In a way, it is tempting to see parallels between the film Robocop and Clark’s apocalyptic vision of Canadian policing in the 21st century: his sense of a widespread disconnect between senior officers and the rank and file, and between those who make the laws and those who enforce them.

It is tempting. But it is wrong, and for the very reasons Clark uses to buttress his argument of an essential and faltering pillar within Canadian society: the uniformed police officer. If anything, there is a palpable disconnect between the living organism that is contemporary policing and the endless reports gleaned from consultants and academics who seem to act as the touchstone for those in the police leadership who seek a law-enforcement Nirvana.

Clark writes about policing in Ontario but deals only with the city of Ottawa

In that light, Clark would have been better served if he had analyzed the increasing propensity in all forms of leadership to rely on – and even defer to – the work of hired top guns, who were once themselves in the policing profession and are now securely winkled away in the comforting confines of academia or the PowerPoint world of the corporate boardroom.

Increasingly, the growth industry of law-enforcement consulting and scholastic analysis is at the root of a number of mixed messages, and is too often used to replace the reality of the law-enforcement professional.

In tackling the multitude of issues facing the Mounties as they attempt rebirth, and to understand the paradigm shift in Canadian social fabric and the complex dynamic brought into the disciplined service of policing by the Millennium Generation (among his themes), the author has bitten far off more than he can comfortably chew.

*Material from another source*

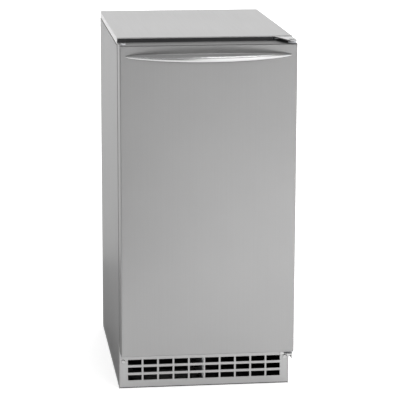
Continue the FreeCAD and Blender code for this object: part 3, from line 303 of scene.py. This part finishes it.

As a case in point, Clark writes about policing in Ontario but deals only with the city of Ottawa. Obviously, the work should have far greater reach; to say that the focus of policing in Canada’s most populous province “remains in traffic patrol” would certainly strike a thinking person as odd. Certainly one glaring omission in the book is the lack of any analysis of the challenges faced by – and the groundbreaking work of – the six municipal police agencies in the Greater Toronto Area, which represent 20 per cent of Canada’s police strength, protecting one-fifth of the country’s population. Without assessing these organizations, the book is, more often than not, merely a rehash of Senate hearings and professorial writ from selected settings.